*EXERCISE DIRECTIONS*
Stop after the line that contains "import Sketcher"; until then, restate each line of the entries word for word from the very first.
┌──
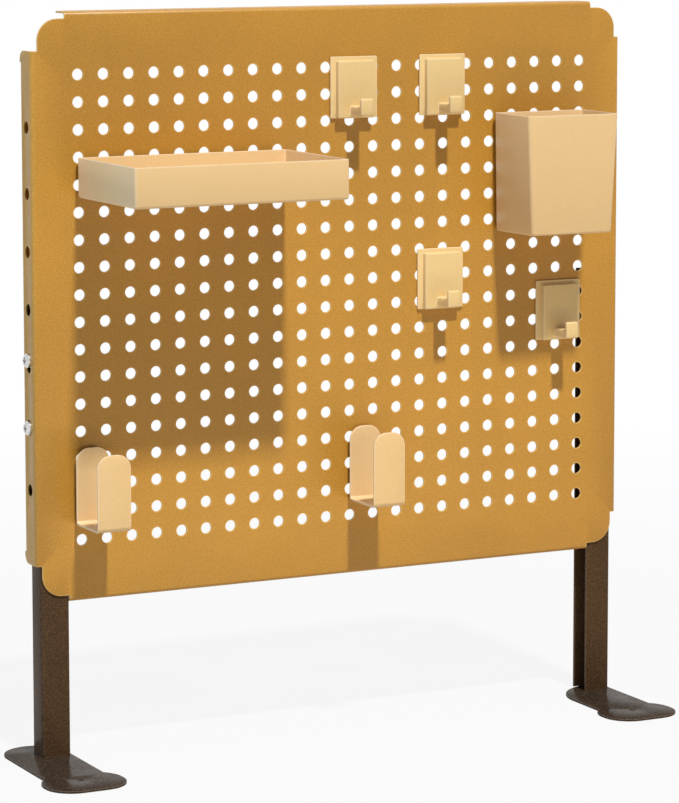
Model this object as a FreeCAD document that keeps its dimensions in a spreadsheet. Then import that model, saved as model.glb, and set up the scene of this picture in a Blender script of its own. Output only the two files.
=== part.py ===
import FreeCAD, Part
import math
import os
import re
import Sketcher

# A freestanding magnetic pegboard for a desk: a folded, perforated steel panel screwed to two
# C-shaped legs that stand on flat feet. A tray, a pen cup, two tablet holders and four hooks
# cling to its face by magnets and slide over it.
# X runs along the panel to the right, the front faces -Y and Z is up from the desk. The origin
# is the middle of the floor area that the whole organizer covers.

sizes = {
    # the perforated face and its margins
    "hole_pitch": 23,
    "hole_columns": 22,
    "hole_rows": 18,
    "hole_diameter": 9.6,
    "hole_sides": 8,
    "plain_hole_inset": 0.1,
    "round_hole_spacing": 5,
    "side_margin": 41.5,
    "end_margin": 52,
    "panel_floor_gap": 134,
    # the folded sheet
    "sheet_thickness": 1.5,
    "bend_inner_radius": 2,
    "flange_depth": 25,
    "side_lip_width": 10,
    "side_lip_relief": 10,
    "flange_corner_radius": 8,
    "side_flange_setback": 32,
    "end_flange_setback": 30,
    "tab_inset": 5.5,
    "tab_radius": 18,
    # height holes in the side flanges
    "side_hole_diameter": 10.5,
    "side_hole_step": 48.5,
    "far_side_hole_offset": 152,
    "slot_width": 9.5,
    "upper_screw_drop": 42.5,
    "screw_spacing": 57,
    # legs
    "leg_width": 25,
    "leg_thickness": 2,
    "leg_bend_radius": 3,
    "leg_length": 386,
    # feet
    "foot_thickness": 2,
    "foot_offset": 11.5,
    "foot_neck_width": 53,
    "foot_head_width": 70,
    "foot_head_length": 53.5,
    "foot_head_radius": 24,
    "foot_front_reach": 111.5,
    "foot_back_reach": 47,
    "foot_hole_diameter": 6.5,
    "foot_hole_reach": 78,
    "foot_heel_radius": 42,
    "foot_corner_radius": 8,
    # side screws, their spacers and nuts
    "screw_diameter": 6,
    "screw_hole_clearance": 0.6,
    "screw_head_diameter": 12.2,
    "screw_head_height": 3.6,
    "screw_head_bevel": 1.8,
    "screw_tip_length": 2,
    "recess_width": 1.6,
    "recess_span": 6,
    "recess_depth": 1.8,
    "spacer_thickness": 3,
    "spacer_diameter": 12,
    "thread_clearance": 0.2,
    "nut_width": 10,
    "nut_thickness": 5,
    # magnets that hold the tray, cup and holders, and the air left in front of the panel
    "magnet_thickness": 3,
    "magnet_gap": 0.3,
    # tray
    "tray_width": 193,
    "tray_depth": 119,
    "tray_height": 33.5,
    "tray_corner_radius": 2.5,
    "tray_wall": 1.5,
    "tray_shift": -147.5,
    "tray_drop": 120.7,
    "tray_magnet_width": 60,
    "tray_magnet_height": 22,
    "tray_magnet_spacing": 110,
    # pen cup
    "cup_width": 90.7,
    "cup_depth": 61.5,
    "cup_height": 104.5,
    "cup_wall": 1.5,
    "cup_back_taper": 1.6,
    "cup_front_taper": 5.1,
    "cup_front_slope": 1.8,
    "cup_corner_radius": 3.5,
    "cup_shift": 198.2,
    "cup_drop": 95.7,
    "cup_magnet_width": 60,
    "cup_magnet_height": 20,
    "cup_magnet_spacing": 50,
    # tablet holders
    "holder_width": 30,
    "holder_depth": 46.7,
    "holder_height": 65,
    "holder_thickness": 2,
    "holder_bend_radius": 2,
    "holder_corner_radius": 12,
    "holder_bottom_drop": 429.5,
    "left_holder_shift": -233,
    "right_holder_shift": 24.5,
    "holder_magnet_width": 24,
    "holder_magnet_height": 40,
    # hooks
    "hook_width": 45,
    "hook_height": 53,
    "hook_plate_thickness": 2,
    "hook_plate_radius": 1.5,
    "hook_front_width": 35,
    "hook_front_inset": 3.5,
    "hook_front_depth": 5,
    "hook_front_wall": 1.2,
    "hook_front_rounding": 1.5,
    "hook_arm_width": 12,
    "hook_arm_height": 7.5,
    "hook_arm_lift": 3,
    "hook_reach": 28,
    "hook_tip_height": 14.8,
    "hook_tip_thickness": 4,
    "hook_tip_rounding": 1.5,
    "hook_magnet_clearance": 0.2,
}

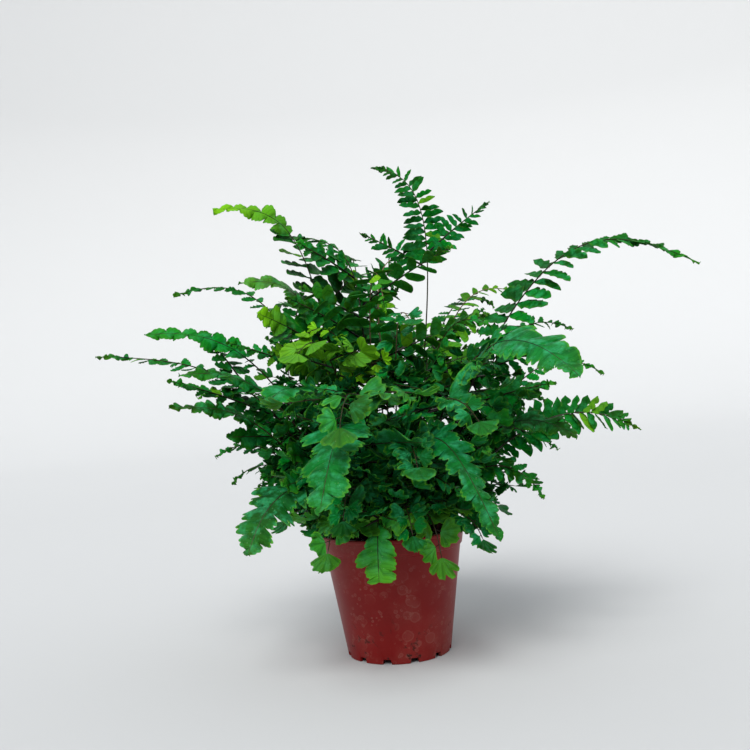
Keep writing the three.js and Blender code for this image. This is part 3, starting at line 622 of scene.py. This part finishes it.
def grow_strap(growth, strand, first, breadth, shape, lobes, fresh, rng, depth):
    """The blade above share first, where leaflets have run together: toothed lobes and a midrib."""
    per_lobe, rows = 18, 5
    columns = lobes * per_lobe + 1
    share = np.linspace(0, 1, columns)
    u = first + share * (1 - first)
    frames = [strand.frame(strand.on_blade(one)) for one in u]
    at, along, across, over = (np.array([f[k] for f in frames])[:, None, :] for k in range(4))
    slant = math.tan(math.radians(rng.uniform(*STRAP["slant"])))
    lobe_length = strand.length * (1 - strand.stalk) * (1 - first) / lobes
    tooth_count = max(1, round(lobe_length / TOOTH))
    v = np.linspace(0, 1, rows)
    sway, cutting = rng.uniform(0, 6), rng.uniform(0.85, 1.15)
    half = np.array([shape(min(0.995, one)) for one in u]) * breadth * strand.half
    half = half * np.clip(0.55 + share * 4, 0, 1)
    halves = []
    for side in (-1, 1):
        # The width: lobes of uneven size that alternate from side to side, with teeth along them.
        place = share * lobes + (0.45 if side > 0 else 0.0)
        lobe = place % 1
        size = 1 + STRAP["uneven"] * np.sin(np.floor(place) * 2.7 + sway + side)
        dome = (1 - np.abs(2 * lobe - 1) ** rng.uniform(2.4, 4.0)) ** 0.55
        teeth = np.abs(np.sin(math.pi * (tooth_count * lobe + 0.3))) ** 0.6
        cut_in = depth[side > 0] * cutting
        toothed = STRAP["teeth"] * cut_in * (1 - teeth)
        wide = np.maximum(half * size * (1 - cut_in + (cut_in - toothed) * dome), 0.25)
        away = wide[:, None] * v
        forward = away * slant
        # The relief: each lobe bulges and tilts, and the blade waves, droops and curls at its margin.
        relief = rng.uniform(0.7, 1.4) * np.sin(math.pi * lobe)[:, None] * v * (0.3 + away / 8)
        droop = -STRAP["droop"] * away**2
        wave = STRAP["wave"] * v * np.sin(share * 11 + sway + 2 * side)[:, None]
        curl = -STRAP["curl"] * v**6 * rng.uniform(0, 1)
        lobe_tilt = np.sin(np.floor(place) * 1.9 + sway)[:, None]
        tilt = STRAP["tilt"] * lobe_tilt * (lobe[:, None] - 0.5) * v
        rise = relief + droop + wave + curl + tilt
        spot = at + along * forward[..., None] + across * side * away[..., None]
        spot = spot + over * rise[..., None]
        halves.append((spot, np.broadcast_to(place[:, None], away.shape)))
    grid = np.concatenate([halves[0][0][:, :0:-1], halves[1][0]], axis=1)
    place = np.concatenate([halves[0][1][:, :0:-1], halves[1][1]], axis=1)
    sideways = np.concatenate([-v[:0:-1], v])
    edge = np.broadcast_to(np.abs(sideways) ** 5, grid.shape[:2])
    uv = np.stack(np.broadcast_arrays(place, (sideways + 1) / 2), 2)
    youth = fresh * (0.4 + 0.6 * share[:, None]) + 0.2 * share[:, None] ** 2
    youth = np.clip(youth + rng.uniform(0, 0.15) * sideways**2, 0, 1)
    tint = (rng.random(), youth[:, ::-1])
    growth.sheet(grid[:, ::-1], LEAF_THICKNESS * 1.1, uv[:, ::-1], tint, edge[:, ::-1])
    steps = MIDRIB["steps"]
    midrib = [strand.frame(strand.on_blade(one)) for one in np.linspace(first, 0.97, steps)]
    radii = np.linspace(MIDRIB["foot"], MIDRIB["tip"], steps)
    growth.tube([f[0] + f[3] * 0.1 for f in midrib], radii, sides=5, browning=0.0)


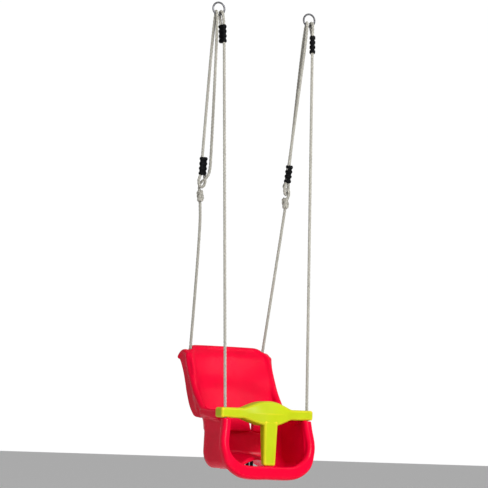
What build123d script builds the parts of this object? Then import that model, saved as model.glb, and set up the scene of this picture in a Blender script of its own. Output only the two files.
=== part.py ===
from build123d import *
import math
import os

# Toddler bucket swing. Millimetres, +Z up, the child faces -Y.
# Origin: midway between the two hook seats, the tops of the rings' holes, where the swing hangs.

# ---- driving dimensions -------------------------------------------------------------------
rope_diameter = 10.0
rope_clearance = 0.5        # radial, in every hole that a rope runs through

ring_wire = 6.0
ring_radius = 20.0          # to the middle of the wire
ring_spacing = 327.0        # between the two ring centres
rope_place_on_ring = 8.0    # each rope lies this far from the middle of the ring

bar_drop = 1299.0           # from the hook line down to the middle of the crossbar
hang_back = 110.2           # from the front ropes' holes back to the hook line: over the centre of mass

front_hole_x = 143.5
rear_hole = (130.0, 300.0, 189.0)      # seat frame: x, back from the front holes, up from the crossbar

bar_length = 321.0
bar_front = -13.0
bar_back = 37.0
bar_half_height = 16.0
bulge_top = 40.0
bulge_bottom = -37.0
bulge_half_length = 78.0
bulge_forward = 26.0
bar_wall = 4.0
bar_travel = 250.0          # how far the T-bar is lifted along the front ropes
bar_slot_ease = 0.7         # further room round the ropes in the bar's slots

post_top = (48.0, 38.0)
post_foot = (41.0, 24.0)
post_top_y = -20.0
post_foot_y = -25.0
lip_top = -161.0
lip_bottom = -206.0
running_gap = 0.3

wall = 7.0
rim_front = -20.0
rim_back = 14.0
rim_top = -17.0
rim_lean = 7.2              # degrees: the lip stands further forward than the uprights' tops
bucket_half_width = 139.0
bucket_bottom = -176.0
bucket_back = 210.0
bucket_front = -8.0
arch_half_width = 55.0
arch_front = -6.0
arch_top = -144.0
pan_front = 40.0
pan_thickness = 12.0
wing_half_width = 150.0
wing_thickness = 13.0
back_top = 216.0
back_corner_radius = 45.0
armrest_top = 8.0
armrest_bottom = -24.0

clip_y = 105.0

steel = (0.62, 0.62, 0.63)
hemp = (0.72, 0.68, 0.60)
black = (0.03, 0.03, 0.035)
red = (0.80, 0.01, 0.03)
lime = (0.70, 0.82, 0.05)

clamp_length = 62.0
clamp_ribs = 4
clamp_broad = 26.0
clamp_narrow = 19.0
clamp_groove = (1.6, 2.8)   # how deep the grooves between the ribs are, across and through
strand_offset = 6.0         # middle of the clamp to the middle of each strand in it

ring_centre_z = -(ring_radius - ring_wire / 2)
rope_seat_z = ring_centre_z - math.sqrt(ring_radius**2 - rope_place_on_ring**2)
seat_place = Location((0, -hang_back, -bar_drop))

os.makedirs("parts", exist_ok=True)


def save(solid, node, material_colour):
    solid = Solid(solid.solids()[0].wrapped)
    solid.label = node
    solid.color = Color(*material_colour)
    export_step(solid, f"parts/{node}.step")


# ---- rope routes --------------------------------------------------------------------------
# A route point is (across x, across y, down): how far it stands from the straight line between
# the rope's place on the ring and its hole in the seat, and how far below the ring's wire it is.
def turned(points, degrees, mirror=1, shift_x=0):
    """Spin points about the rope's line, after flipping their y with mirror, and shift them in x."""
    angle = math.radians(degrees)
    spun = []
    for across_x, across_y, down in points:
        side_y = across_y * mirror
        x = across_x * math.cos(angle) - side_y * math.sin(angle) + shift_x
        y = across_x * math.sin(angle) + side_y * math.cos(angle)
        spun.append((x, y, down))
    return spun


def hang(points, ring_point, seat_point):
    drop = ring_point[2] - seat_point[2]
    placed = []
    for across_x, across_y, down in points:
        along = max(down, 0) / drop
        x = ring_point[0] + (seat_point[0] - ring_point[0]) * along + across_x
        y = ring_point[1] + (seat_point[1] - ring_point[1]) * along + across_y
        placed.append((x, y, ring_point[2] - down))
    return placed


def rope_tube(points, name):
    radii = []
    for before, corner, after in zip(points, points[1:], points[2:]):
        run_in = Vector(*corner) - Vector(*before)
        run_out = Vector(*after) - Vector(*corner)
        half_turn = math.radians(run_in.get_angle(run_out)) / 2
        radii.append(0.45 * min(run_in.length, run_out.length) / math.tan(half_turn))
    path = FilletPolyline(*points, radius=radii)
    section = Plane(origin=path @ 0, z_dir=path % 0) * Circle(rope_diameter / 2)
    tube = sweep(section, path=path)
    expected = math.pi * rope_diameter**2 / 4 * path.length
    print(name, "length", round(path.length), "radii", [round(r, 1) for r in radii],
          "volume ratio", round(tube.volume / expected, 4))
    return Solid(tube.solids()[0].wrapped)


front_seat_z = -bar_drop
front_rope_drop = rope_seat_z - front_seat_z
rear_seat_z = rear_hole[2] - bar_drop
rear_rope_drop = rope_seat_z - rear_seat_z

upper_clamp_down = (31.0, 31.0 + clamp_length)
lower_clamp_down = (448.0, 448.0 + clamp_length)
front_knot_down = front_rope_drop + 45.0
rear_stop_down = rear_rope_drop + 26.0
adjuster_knot_down = 573.0

over_ring = [(0, -12.8, -10.6), (0, 12.8, -10.6)]
front_eye_start = [(0, -strand_offset, upper_clamp_down[0] - 1)]
front_eye_end = [(0, strand_offset, upper_clamp_down[0] - 1), (0.3, strand_offset, 82)]
adjuster_down_strand = [
    (20, -11.5, 496), (8, -15, 514), (0, -10, 523), (0, 10, 531), (0, 12.5, 547), (0, 5, 566),
]
adjuster_eye = [
    (-strand_offset, 0, 506), (-15, 0, 526), (-7, 0, 545), (7, 0, 545), (15, 0, 526),
    (strand_offset, 0, 506), (strand_offset + 0.3, 0, 462),
]

sides = {"left": -1, "right": 1}
front_clamp_turn = {"left": 30.0, "right": -27.0}
adjuster_turn = {"left": 12.0, "right": 35.0}
adjuster_mirror = {"left": 1, "right": -1}
adjuster_shift = {"left": -5.0, "right": 7.0}
rear_rope_bend = {"left": (4, 0, 690), "right": (11, 0, 665)}
front_clamp_shift = 5.5


def ring_place(side, rope_offset):
    return (side * ring_spacing / 2 + rope_offset, 0.0, rope_seat_z)


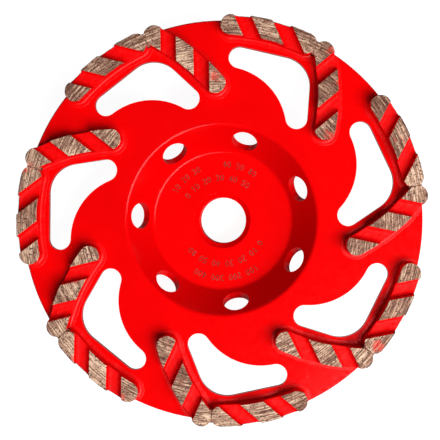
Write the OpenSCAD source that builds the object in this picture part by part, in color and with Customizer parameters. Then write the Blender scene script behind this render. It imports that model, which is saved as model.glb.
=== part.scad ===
// Diamond cup wheel: a pressed steel cup with a threaded hub, seven curved windows in its rim
// and seven pairs of arc-shaped diamond segments brazed onto the rim's front face.
// The wheel lies on the back of its hub, with the segments up. All sizes are in millimetres.

/* [Wheel] */
// Diameter over the segments
wheel_d = 115; // [100:1:130]
// How far the segments stand out past the steel rim
rim_overhang = 1; // [0.3:0.1:1.5]
// Number of segment pairs, windows and dust holes
pair_count = 7; // [6:1:7]

/* [Cup body] */
// Thickness of the rim plate and the cone
sheet_t = 2.2; // [1.6:0.1:3]
// Depth of the cup, from the rim's front face to the hub floor
cup_depth = 9; // [7:0.5:12]
// Diameter of the cup's mouth, where the cone would meet the rim face with a sharp edge
mouth_d = 54; // [50:0.5:57]
// Diameter of the hub floor, where it would meet the cone with a sharp edge
floor_d = 40; // [38:0.5:42]
// Bend radius on the inside of each bend of the sheet
bend_r = 1.2; // [0.6:0.1:2]
// Bevel on the edges of the rim
rim_bevel = 0.3; // [0.1:0.1:0.6]

/* [Hub] */
// Thickness of the hub plate
hub_t = 4.5; // [3.5:0.5:6]
// Diameter of the boss behind the hub plate
boss_d = 30; // [27:0.5:33]
// Height of the boss behind the hub plate
boss_h = 8; // [5:0.5:11]
// Bevel round the back edge of the boss
boss_bevel = 0.8; // [0.3:0.1:1.5]
// Diameter of the bore at the crests of its thread
bore_d = 13.5; // [12:0.1:15]
// Diameter of the countersink at both ends of the bore
countersink_d = 16.3; // [15.6:0.1:18]

/* [Dust holes] */
// Diameter of the dust holes in the cone
dust_hole_d = 7.4; // [5:0.1:8]
// Angle of the first dust hole, counter-clockwise from +X
dust_hole_angle = 22.8; // [0:0.1:51]

/* [Segments] */
// Width of a segment
seg_w = 5.9; // [5:0.1:6.5]
// Height of a segment above the rim
seg_h = 4.75; // [3.5:0.25:7]
// Arc of a segment between the centres of its round ends, in degrees
seg_span = 22.9; // [21:0.1:23.5]
// Angle of the joint end of the first rim segment, counter-clockwise from +X
joint_angle = 13; // [11:0.1:15]
// Angle between the two segments of a pair, where the pair turns inwards
pair_turn = 52; // [48:0.5:56]
// How much each round end is ground flat where a pair meets
joint_flat = 0.3; // [0.1:0.05:0.5]
// Braze gap between the two segments of a pair
joint_gap = 0.1; // [0.05:0.05:0.3]

/* [Chip grooves] */
// Width of a chip groove at the top
groove_w = 4.3; // [3:0.1:4.8]
// Width of a chip groove at its floor, before the corners are rounded
groove_floor_w = 3.5; // [2.4:0.1:4.2]
// Depth of a chip groove
groove_depth = 2.3; // [1:0.1:3]
// Radius in the floor corners of a groove
groove_r = 0.9; // [0.3:0.1:1.1]
// Distance along the arc from the head end to the first groove, in degrees
groove_start = 4.8; // [4.3:0.1:5.5]
// Distance along the arc from the first groove to the second, in degrees
groove_pitch = 12.25; // [11:0.05:13]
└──
*TASK RESULT*
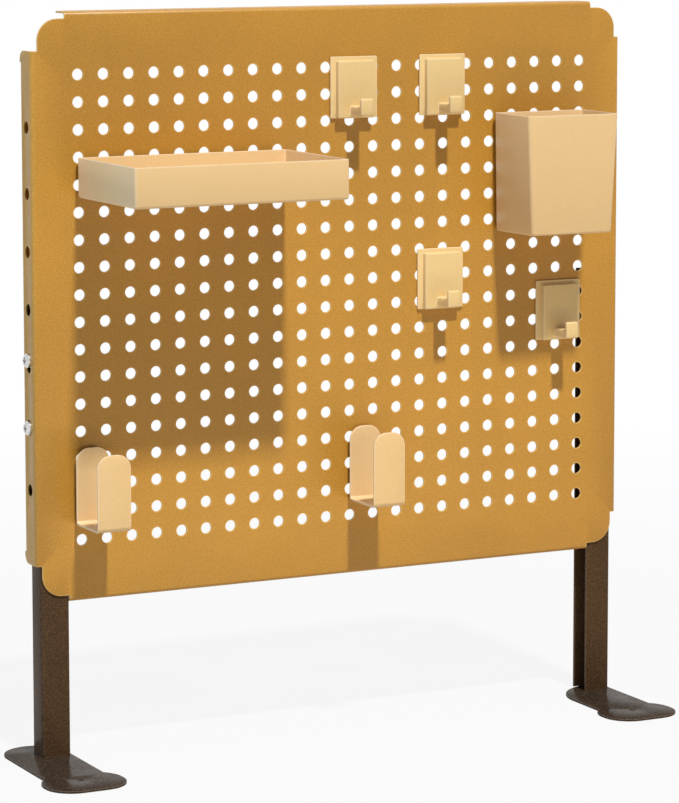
Model this object as a FreeCAD document that keeps its dimensions in a spreadsheet. Then import that model, saved as model.glb, and set up the scene of this picture in a Blender script of its own. Output only the two files.
=== part.py ===
import FreeCAD, Part
import math
import os
import re
import Sketcher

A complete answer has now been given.